### [STATED EXERCISE]
Please say how many lines of the listing hold "Then", with no other words in the answer.

### [MATERIALS PROVIDED]
•••••
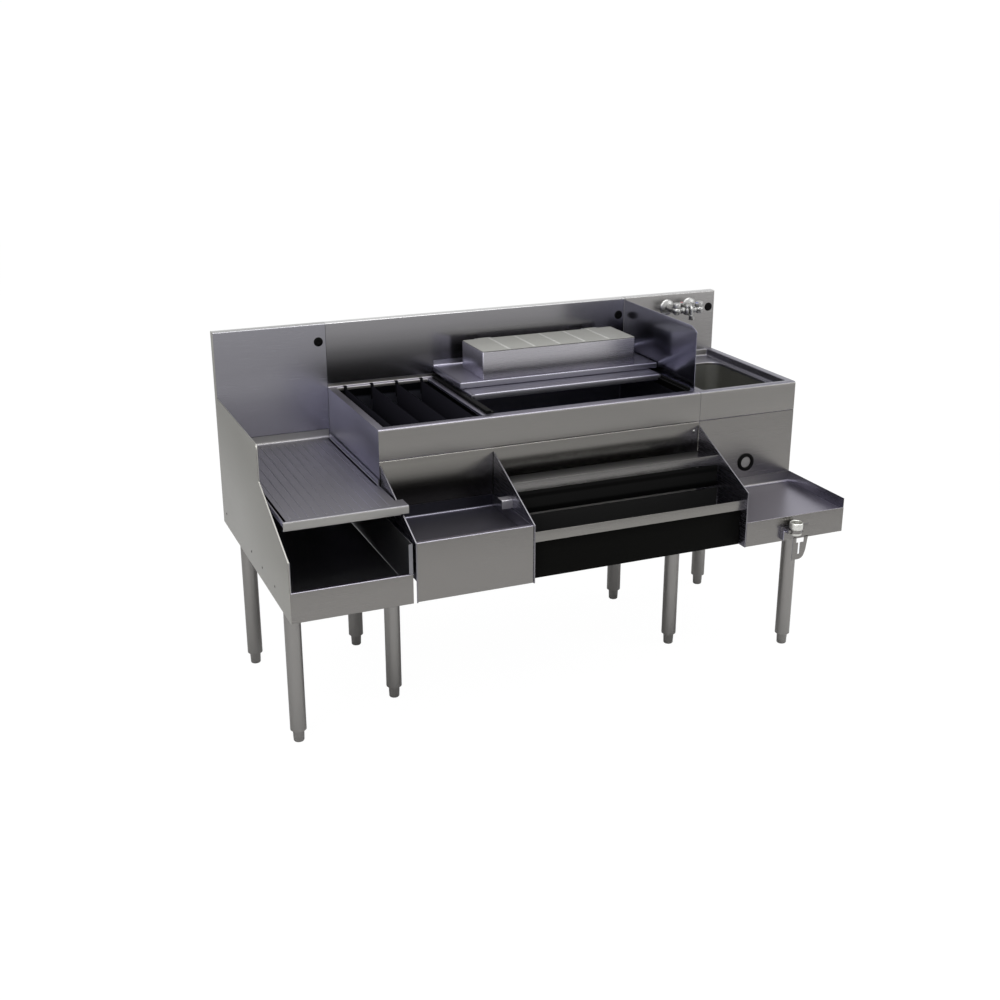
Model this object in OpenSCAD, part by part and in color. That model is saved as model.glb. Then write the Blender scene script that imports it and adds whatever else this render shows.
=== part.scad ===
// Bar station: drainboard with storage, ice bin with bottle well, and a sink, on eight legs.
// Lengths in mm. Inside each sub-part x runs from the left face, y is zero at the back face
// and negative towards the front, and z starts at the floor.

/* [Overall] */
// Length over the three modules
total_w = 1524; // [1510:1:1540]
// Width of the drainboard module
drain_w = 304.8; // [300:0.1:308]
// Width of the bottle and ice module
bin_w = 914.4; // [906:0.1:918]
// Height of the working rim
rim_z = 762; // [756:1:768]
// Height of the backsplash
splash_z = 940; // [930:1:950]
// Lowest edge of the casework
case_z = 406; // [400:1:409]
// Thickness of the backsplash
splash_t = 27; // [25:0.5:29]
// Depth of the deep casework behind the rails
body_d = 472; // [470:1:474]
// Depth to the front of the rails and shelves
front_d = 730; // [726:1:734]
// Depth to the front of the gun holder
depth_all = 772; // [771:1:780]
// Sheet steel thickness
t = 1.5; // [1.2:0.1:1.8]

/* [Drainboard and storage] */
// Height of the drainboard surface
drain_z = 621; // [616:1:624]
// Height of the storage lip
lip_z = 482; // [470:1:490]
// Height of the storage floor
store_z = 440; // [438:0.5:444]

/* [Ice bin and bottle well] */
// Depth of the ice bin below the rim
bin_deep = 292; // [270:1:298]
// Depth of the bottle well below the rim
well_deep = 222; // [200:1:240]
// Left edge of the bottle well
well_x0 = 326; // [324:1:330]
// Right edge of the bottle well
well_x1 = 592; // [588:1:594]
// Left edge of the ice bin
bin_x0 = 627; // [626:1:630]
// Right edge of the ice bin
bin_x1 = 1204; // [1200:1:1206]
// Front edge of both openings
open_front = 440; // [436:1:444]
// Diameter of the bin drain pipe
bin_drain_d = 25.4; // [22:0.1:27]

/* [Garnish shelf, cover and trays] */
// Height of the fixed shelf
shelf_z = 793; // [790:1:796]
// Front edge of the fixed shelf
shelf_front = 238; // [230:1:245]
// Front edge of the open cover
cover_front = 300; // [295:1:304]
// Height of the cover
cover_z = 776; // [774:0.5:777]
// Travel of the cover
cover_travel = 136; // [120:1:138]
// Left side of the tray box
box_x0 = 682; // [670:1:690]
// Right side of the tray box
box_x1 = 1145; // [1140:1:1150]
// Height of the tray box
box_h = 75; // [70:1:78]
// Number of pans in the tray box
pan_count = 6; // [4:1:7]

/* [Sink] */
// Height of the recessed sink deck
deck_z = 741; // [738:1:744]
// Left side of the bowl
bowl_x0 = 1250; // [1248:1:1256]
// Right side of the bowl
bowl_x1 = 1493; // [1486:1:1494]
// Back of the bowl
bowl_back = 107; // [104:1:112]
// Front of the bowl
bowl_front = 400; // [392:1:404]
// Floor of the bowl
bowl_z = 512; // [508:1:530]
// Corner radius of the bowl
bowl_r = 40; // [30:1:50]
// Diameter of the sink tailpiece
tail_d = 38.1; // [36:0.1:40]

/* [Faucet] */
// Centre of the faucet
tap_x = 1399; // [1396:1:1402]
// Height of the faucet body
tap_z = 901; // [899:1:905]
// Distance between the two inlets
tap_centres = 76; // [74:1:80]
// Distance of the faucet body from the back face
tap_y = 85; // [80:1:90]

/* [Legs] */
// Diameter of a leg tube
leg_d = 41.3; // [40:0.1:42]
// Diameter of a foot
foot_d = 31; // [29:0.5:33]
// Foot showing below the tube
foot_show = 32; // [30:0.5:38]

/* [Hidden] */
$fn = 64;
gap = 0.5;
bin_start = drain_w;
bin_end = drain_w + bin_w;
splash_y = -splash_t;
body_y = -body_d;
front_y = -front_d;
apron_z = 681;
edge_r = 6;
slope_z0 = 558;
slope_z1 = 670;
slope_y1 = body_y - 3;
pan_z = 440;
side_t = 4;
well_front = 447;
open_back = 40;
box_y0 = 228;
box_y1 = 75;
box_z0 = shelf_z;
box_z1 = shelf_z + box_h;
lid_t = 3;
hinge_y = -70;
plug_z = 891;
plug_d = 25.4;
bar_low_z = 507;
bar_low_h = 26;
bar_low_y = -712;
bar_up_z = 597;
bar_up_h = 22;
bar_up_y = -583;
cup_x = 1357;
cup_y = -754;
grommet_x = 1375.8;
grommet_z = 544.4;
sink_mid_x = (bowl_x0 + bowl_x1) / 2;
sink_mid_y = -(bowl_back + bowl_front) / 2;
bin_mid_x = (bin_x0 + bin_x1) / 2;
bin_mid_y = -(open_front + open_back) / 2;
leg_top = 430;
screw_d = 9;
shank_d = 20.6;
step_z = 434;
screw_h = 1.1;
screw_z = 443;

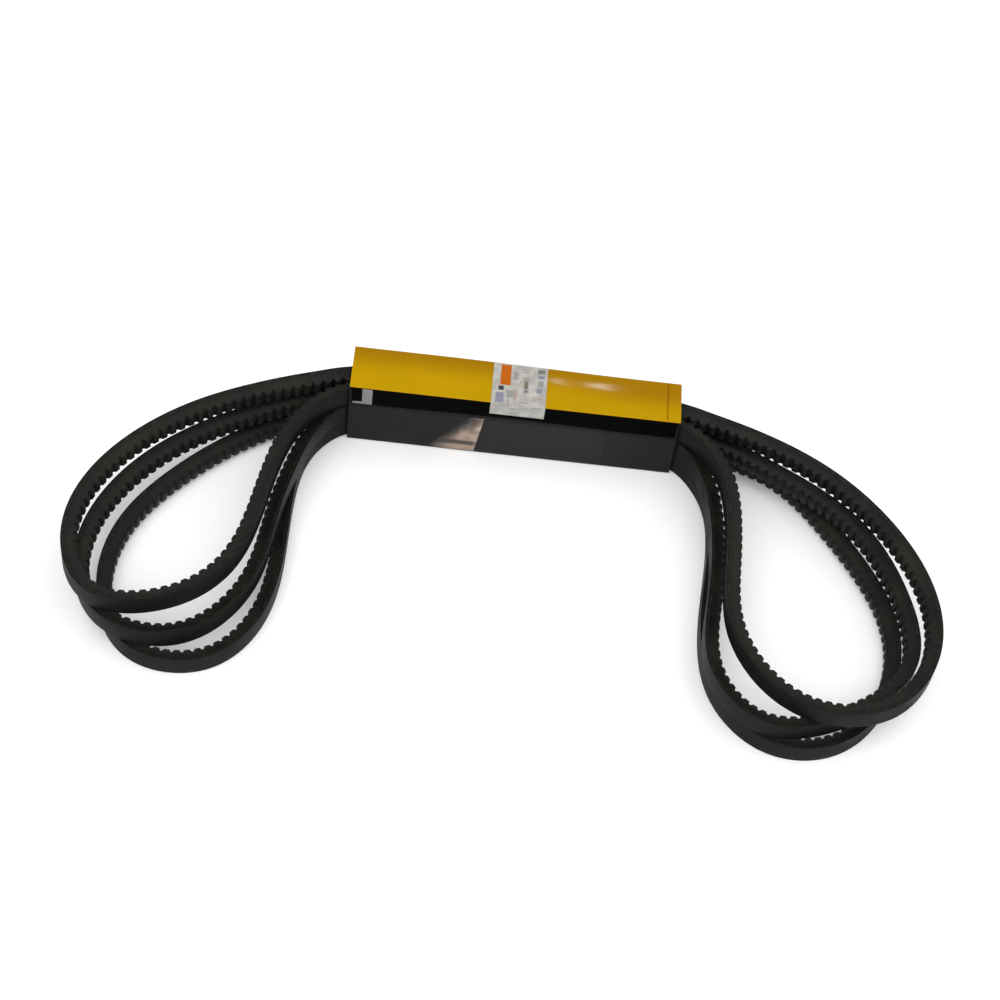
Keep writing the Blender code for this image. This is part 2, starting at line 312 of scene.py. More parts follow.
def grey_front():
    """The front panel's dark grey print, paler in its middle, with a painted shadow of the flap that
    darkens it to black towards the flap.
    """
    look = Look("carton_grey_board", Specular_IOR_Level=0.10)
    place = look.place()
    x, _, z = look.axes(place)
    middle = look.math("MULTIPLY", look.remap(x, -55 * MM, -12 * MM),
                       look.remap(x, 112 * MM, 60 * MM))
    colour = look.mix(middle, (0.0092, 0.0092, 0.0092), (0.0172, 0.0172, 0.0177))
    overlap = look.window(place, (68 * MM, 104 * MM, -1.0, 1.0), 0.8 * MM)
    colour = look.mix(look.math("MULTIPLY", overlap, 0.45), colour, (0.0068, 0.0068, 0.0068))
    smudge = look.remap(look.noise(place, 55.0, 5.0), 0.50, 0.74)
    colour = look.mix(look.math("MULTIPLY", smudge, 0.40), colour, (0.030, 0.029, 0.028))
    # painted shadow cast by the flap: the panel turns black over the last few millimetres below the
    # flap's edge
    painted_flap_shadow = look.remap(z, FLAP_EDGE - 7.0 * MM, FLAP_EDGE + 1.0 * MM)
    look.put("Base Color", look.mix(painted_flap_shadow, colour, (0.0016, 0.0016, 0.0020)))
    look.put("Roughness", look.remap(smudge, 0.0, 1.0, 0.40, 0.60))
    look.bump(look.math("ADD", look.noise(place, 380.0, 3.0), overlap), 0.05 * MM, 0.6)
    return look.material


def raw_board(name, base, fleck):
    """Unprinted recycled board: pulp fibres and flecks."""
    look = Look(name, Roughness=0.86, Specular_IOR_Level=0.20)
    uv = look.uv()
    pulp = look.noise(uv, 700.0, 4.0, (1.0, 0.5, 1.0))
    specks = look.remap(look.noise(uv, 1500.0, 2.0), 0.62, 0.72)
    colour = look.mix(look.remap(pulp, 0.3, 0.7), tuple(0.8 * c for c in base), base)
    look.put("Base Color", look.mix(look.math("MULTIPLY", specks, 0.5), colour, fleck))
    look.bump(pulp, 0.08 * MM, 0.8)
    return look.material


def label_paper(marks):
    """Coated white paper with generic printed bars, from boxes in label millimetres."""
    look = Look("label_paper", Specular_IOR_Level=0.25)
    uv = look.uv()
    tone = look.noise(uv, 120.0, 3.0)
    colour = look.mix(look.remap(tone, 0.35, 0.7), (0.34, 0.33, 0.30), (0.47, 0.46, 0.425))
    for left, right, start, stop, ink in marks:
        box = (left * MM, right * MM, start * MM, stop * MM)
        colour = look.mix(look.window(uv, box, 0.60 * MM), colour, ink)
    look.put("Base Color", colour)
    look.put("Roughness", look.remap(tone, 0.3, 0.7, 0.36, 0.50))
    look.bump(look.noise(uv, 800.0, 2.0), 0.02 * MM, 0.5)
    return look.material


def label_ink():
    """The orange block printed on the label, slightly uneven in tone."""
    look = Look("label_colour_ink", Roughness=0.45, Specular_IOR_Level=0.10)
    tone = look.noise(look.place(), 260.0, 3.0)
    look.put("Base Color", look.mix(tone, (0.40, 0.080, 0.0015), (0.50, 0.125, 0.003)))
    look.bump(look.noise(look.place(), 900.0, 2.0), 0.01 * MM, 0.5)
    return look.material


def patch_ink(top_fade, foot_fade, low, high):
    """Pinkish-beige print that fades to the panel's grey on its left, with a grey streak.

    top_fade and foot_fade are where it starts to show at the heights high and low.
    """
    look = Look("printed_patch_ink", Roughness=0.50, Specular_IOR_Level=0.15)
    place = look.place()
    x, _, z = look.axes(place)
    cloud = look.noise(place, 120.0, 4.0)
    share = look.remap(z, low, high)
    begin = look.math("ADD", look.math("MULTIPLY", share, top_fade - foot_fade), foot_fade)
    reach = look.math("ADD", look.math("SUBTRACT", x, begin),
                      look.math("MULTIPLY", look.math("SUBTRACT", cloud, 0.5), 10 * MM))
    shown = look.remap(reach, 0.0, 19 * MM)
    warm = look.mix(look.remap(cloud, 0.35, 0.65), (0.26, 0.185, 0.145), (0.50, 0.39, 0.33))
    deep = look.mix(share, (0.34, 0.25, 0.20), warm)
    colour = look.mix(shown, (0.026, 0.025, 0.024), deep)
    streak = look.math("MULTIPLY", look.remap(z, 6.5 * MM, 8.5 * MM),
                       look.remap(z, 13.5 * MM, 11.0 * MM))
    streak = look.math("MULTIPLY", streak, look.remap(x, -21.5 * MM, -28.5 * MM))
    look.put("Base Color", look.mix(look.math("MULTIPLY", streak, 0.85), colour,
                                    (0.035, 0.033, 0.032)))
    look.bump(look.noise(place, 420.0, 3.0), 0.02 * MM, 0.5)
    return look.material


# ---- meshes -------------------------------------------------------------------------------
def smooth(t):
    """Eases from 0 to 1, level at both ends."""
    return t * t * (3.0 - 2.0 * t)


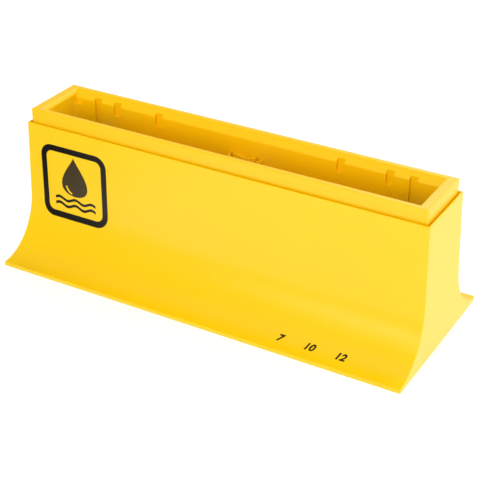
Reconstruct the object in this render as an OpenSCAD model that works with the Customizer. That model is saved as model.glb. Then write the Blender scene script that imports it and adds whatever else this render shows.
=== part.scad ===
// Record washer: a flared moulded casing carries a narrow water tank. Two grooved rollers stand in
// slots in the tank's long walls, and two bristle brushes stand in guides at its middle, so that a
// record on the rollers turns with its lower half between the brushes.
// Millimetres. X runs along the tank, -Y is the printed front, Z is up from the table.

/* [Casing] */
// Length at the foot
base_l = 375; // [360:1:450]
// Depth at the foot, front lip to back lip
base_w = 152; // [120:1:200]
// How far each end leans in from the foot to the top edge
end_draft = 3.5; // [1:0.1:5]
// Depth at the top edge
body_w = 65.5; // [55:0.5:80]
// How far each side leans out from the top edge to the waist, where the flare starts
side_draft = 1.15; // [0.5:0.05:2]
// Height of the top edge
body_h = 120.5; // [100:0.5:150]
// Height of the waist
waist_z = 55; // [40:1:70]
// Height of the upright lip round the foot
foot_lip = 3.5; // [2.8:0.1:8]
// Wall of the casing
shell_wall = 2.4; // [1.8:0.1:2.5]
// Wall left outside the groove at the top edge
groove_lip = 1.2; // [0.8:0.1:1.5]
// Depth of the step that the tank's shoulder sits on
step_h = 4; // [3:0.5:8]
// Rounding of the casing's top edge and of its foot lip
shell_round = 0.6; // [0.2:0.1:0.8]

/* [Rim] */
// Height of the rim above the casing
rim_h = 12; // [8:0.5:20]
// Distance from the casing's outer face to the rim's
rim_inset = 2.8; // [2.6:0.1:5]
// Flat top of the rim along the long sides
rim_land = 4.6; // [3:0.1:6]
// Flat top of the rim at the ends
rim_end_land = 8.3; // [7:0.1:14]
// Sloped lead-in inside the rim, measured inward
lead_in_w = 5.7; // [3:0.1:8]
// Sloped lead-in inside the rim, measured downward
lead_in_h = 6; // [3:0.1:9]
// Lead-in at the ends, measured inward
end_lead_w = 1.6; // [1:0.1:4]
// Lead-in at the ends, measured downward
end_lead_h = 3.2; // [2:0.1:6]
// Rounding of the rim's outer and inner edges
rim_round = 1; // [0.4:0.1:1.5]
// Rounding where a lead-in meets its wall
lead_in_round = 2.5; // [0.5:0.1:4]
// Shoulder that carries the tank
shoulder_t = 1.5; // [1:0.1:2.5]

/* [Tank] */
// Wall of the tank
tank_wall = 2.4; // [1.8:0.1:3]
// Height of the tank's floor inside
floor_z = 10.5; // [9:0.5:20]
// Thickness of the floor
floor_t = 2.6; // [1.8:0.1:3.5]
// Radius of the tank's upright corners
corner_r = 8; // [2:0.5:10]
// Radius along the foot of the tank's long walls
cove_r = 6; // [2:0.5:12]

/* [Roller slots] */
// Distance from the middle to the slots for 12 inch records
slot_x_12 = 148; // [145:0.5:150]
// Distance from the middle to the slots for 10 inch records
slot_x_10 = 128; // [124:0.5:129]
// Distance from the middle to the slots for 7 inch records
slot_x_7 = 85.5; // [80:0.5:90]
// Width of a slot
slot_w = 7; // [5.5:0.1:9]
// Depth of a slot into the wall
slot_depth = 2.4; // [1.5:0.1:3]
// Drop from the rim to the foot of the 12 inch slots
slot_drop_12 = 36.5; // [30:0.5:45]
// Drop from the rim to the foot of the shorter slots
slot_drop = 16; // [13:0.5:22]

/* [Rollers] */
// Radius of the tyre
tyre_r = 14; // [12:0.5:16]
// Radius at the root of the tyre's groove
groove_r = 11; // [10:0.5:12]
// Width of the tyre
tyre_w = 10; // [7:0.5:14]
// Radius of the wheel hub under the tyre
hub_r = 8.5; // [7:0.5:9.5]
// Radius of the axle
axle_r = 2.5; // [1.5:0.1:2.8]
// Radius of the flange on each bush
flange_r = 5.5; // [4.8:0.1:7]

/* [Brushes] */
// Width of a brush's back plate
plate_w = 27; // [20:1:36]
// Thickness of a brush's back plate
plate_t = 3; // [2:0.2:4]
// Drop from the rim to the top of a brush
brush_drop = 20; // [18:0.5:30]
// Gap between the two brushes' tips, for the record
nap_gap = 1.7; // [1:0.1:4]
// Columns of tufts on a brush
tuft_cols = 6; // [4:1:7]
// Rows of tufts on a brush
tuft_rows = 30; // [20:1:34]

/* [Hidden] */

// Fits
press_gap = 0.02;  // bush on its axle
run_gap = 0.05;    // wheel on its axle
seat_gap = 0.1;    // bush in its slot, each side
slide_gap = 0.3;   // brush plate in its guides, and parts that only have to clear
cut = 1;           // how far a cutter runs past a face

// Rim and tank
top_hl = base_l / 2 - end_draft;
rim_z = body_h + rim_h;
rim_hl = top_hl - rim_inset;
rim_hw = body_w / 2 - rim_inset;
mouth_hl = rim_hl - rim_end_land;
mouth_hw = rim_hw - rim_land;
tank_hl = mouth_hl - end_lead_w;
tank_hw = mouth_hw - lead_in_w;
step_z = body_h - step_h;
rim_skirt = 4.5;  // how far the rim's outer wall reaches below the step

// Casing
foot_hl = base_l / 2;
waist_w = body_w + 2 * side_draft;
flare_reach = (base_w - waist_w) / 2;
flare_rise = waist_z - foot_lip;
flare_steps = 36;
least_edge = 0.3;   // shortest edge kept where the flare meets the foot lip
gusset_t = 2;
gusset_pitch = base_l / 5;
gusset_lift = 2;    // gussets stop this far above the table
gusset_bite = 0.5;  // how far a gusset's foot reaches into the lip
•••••
### [CORRECT ANSWER]
2